BlacKkKlansman is the new Spike Lee film hitting cinemas this week and it couldn’t come at a better time. It is a powerful anti-racist roar to action against the rise of the far right.

The film is hilarious from start to finish.

But it also cuts to the heart of racism in the early 1970s while drawing parallels with Donald Trump’s administration. 

The basis of the film is the true story of Ron Stallworth, Colorado Spring’s first black police officer.

He goes undercover alongside Flip Zimmerman, a Jewish officer, to foil the plans of the local Ku Klux Klan (KKK).

The film starts with a KKK promo video before moving to Ron’s first assignment, where he goes undercover at a Black Power rally. He’s there to monitor Kwame Ture, also known as Stokely Carmichael.

This dramatic start sets the tone for the rest of the film.

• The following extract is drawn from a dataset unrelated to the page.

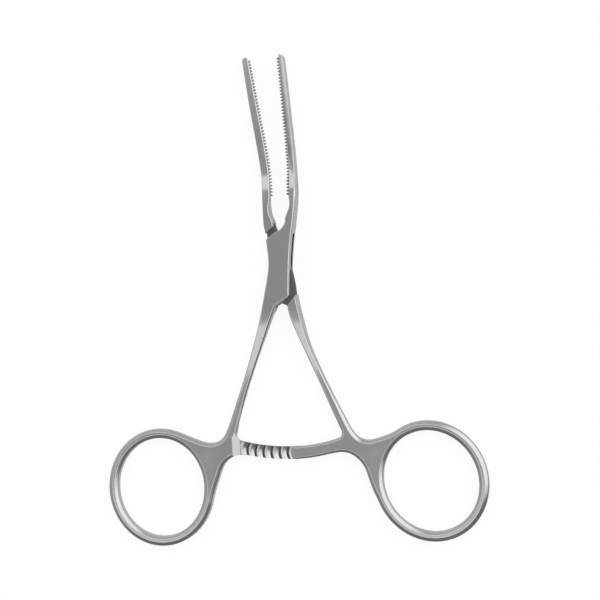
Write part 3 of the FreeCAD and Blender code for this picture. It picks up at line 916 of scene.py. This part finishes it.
def white_table():
    """A wide white floor that keeps the clamp's soft shadow."""
    bm = bmesh.new()
    bmesh.ops.create_grid(bm, x_segments=1, y_segments=1, size=TABLE_HALF)
    table = piece("table", bm)
    material = bpy.data.materials.new("white_table")
    material.use_nodes = True
    nodes, links = material.node_tree.nodes, material.node_tree.links
    nodes.remove(nodes["Principled BSDF"])
    cloth = nodes.new("ShaderNodeBsdfDiffuse")
    cloth.inputs["Color"].default_value = TABLE_MIRRORED
    paper = nodes.new("ShaderNodeBsdfDiffuse")
    paper.inputs["Color"].default_value = TABLE_SEEN
    glow = nodes.new("ShaderNodeEmission")
    glow.inputs["Strength"].default_value = TABLE_GLOW_SEEN
    sheen = nodes.new("ShaderNodeEmission")
    sheen.inputs["Strength"].default_value = TABLE_GLOW_MIRRORED
    soft = nodes.new("ShaderNodeAddShader")
    lit = nodes.new("ShaderNodeAddShader")
    path = nodes.new("ShaderNodeLightPath")
    mix = nodes.new("ShaderNodeMixShader")
    links.new(paper.outputs[0], lit.inputs[0])
    links.new(glow.outputs[0], lit.inputs[1])
    links.new(path.outputs["Is Camera Ray"], mix.inputs[0])
    links.new(cloth.outputs[0], soft.inputs[0])
    links.new(sheen.outputs[0], soft.inputs[1])
    links.new(soft.outputs[0], mix.inputs[1])
    links.new(lit.outputs[0], mix.inputs[2])
    links.new(mix.outputs[0], nodes["Material Output"].inputs["Surface"])
    table.data.materials.clear()
    table.data.materials.append(material)
    table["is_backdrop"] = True


def tent():
    """The world: a dark panel where flat faces mirror, bright round it, dim low down and behind."""
    world = bpy.data.worlds.new("tent")
    bpy.context.scene.world = world
    world.use_nodes = True
    nodes, links = world.node_tree.nodes, world.node_tree.links
    sky = nodes["Background"]
    sky.inputs["Color"].default_value = (1.0, 1.0, 1.0, 1.0)
    place = nodes.new("ShaderNodeTexCoord")

    def share(way, far, near, low, high, easing="SMOOTHSTEP"):
        """A strength that goes from low to high as the view turns towards a direction."""
        dot = nodes.new("ShaderNodeVectorMath")
        dot.operation = "DOT_PRODUCT"
        dot.inputs[1].default_value = way
        there = nodes.new("ShaderNodeMapRange")
        there.interpolation_type = easing
        there.inputs["From Min"].default_value = far
        there.inputs["From Max"].default_value = near
        there.inputs["To Min"].default_value = low
        there.inputs["To Max"].default_value = high
        links.new(place.outputs["Generated"], dot.inputs[0])
        links.new(dot.outputs["Value"], there.inputs["Value"])
        return there.outputs["Result"]

    def worked(operation, a, b):
        """Two strengths multiplied, added or compared."""
        both = nodes.new("ShaderNodeMath")
        both.operation = operation
        links.new(a, both.inputs[0])
        links.new(b, both.inputs[1])
        return both.outputs[0]

    def within(way, outer_deg, inner_deg, low, high):
        """A round patch of sky: low outside its outer angle, high inside its inner angle."""
        far, near = [math.cos(math.radians(angle)) for angle in (outer_deg, inner_deg)]
        return share(way, far, near, low, high)

    panel = within(PANEL_WAY, outer_deg=12.5, inner_deg=9.5, low=1.0, high=0.38)
    shade = within(SHADE_WAY, outer_deg=9, inner_deg=3, low=1.0, high=0.45)
    collar = within(PANEL_WAY, outer_deg=42, inner_deg=22, low=0.0, high=0.9)
    window = within(WINDOW_WAY, outer_deg=42, inner_deg=17, low=0.0, high=1.15)
    around = share(BRIGHT_SIDE_WAY, far=-0.2, near=1.1, low=0.18, high=0.65, easing="LINEAR")
    open_sky = worked("MAXIMUM", worked("MAXIMUM", collar, around), window)
    links.new(worked("MULTIPLY", worked("MULTIPLY", panel, shade), open_sky), sky.inputs["Strength"])


def camera():
    """The photograph's view: from above, a little from the right, slightly rolled."""
    data = bpy.data.cameras.new("camera")
    data.lens = CAMERA_LENS
    data.sensor_width = 36.0
    data.clip_start = 0.01
    thing = bpy.data.objects.new("camera", data)
    bpy.context.scene.collection.objects.link(thing)
    side = math.radians(CAMERA_SIDE_DEG)
    back = Vector((math.sin(side), 0.0, math.cos(side)))
    thing.location = AIM + back * CAMERA_FAR
    right = Vector((math.cos(side), 0.0, -math.sin(side)))
    up = Vector((0.0, 1.0, 0.0))
    roll = math.radians(CAMERA_ROLL_DEG)
    across = right * math.cos(roll) - up * math.sin(roll)
    along = right * math.sin(roll) + up * math.cos(roll)
    turn = Matrix((across, along, back)).transposed()
    thing.rotation_euler = turn.to_euler()
    bpy.context.scene.camera = thing


white_table()
tent()
camera()
bpy.context.scene.view_settings.view_transform = "Standard"

low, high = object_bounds()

We’re shown the malice of the far right juxtaposed with the revolutionary rhetoric and solidarity of Black Power. Unfortunately, the revolutionary voice is regularly shown to be just rhetoric. 

The film overall is very welcome, but there are many problems. Patrice Dumas is a black student union president and love interest to Ron.

She regularly challenges the role of the police, and especially Ron’s role as a black man in the department.

However, her arguments are often undermined and made to seem naïve or reflecting a lack of understanding beyond her own politics.

The police in the film are criticised at times, but overall they come off quite well. Only one police officer is shown to be racist while Ron is supported by the rest of the department and the FBI.


It is a shame that Lee would try to gloss over institutional racism and make it seem like there are simply a few bad apples.

Boots Riley, musician and director of Sorry To Bother You, has rightly criticised Lee over this.

KKK supporters are vilified brilliantly and their fascist beliefs are exposed as they should be. But Lee falls into the pitfall of making it seem like they are all stupid, even grand wizard David Duke.

While this adds to the comedy, it also adds to an idea that we don’t need to take them seriously. Underestimating the fascists is very dangerous.

Ron’s position in the film is consistently that of the intelligent moderate.

He stays calm and is able to control every situation while arguing to work within the system to make change.

Left wingers and right wingers are on either side of him. But this feeds a false idea that the left is as bad as the right.

Whatever misgivings there were during the film, the ending redeemed it. It has an incredibly powerful tribute to murdered anti-fascist Heather Heyer.

And footage from fascist and anti-fascist demonstrations compares the rise of the far right today with the KKK back then. It shows Trump defending Nazis and is sympathetic to anti-racists.

In the packed cinema you could hear a pin drop and I left with an overwhelming feeling of anger and a need to do something.

BlacKkKlansman really is a call to arms for everyone to make a stand against the rise of the far right.

Every Stand Up To Racism group should make an effort to attend showings and recruit because people will leave angry and wanting to take action.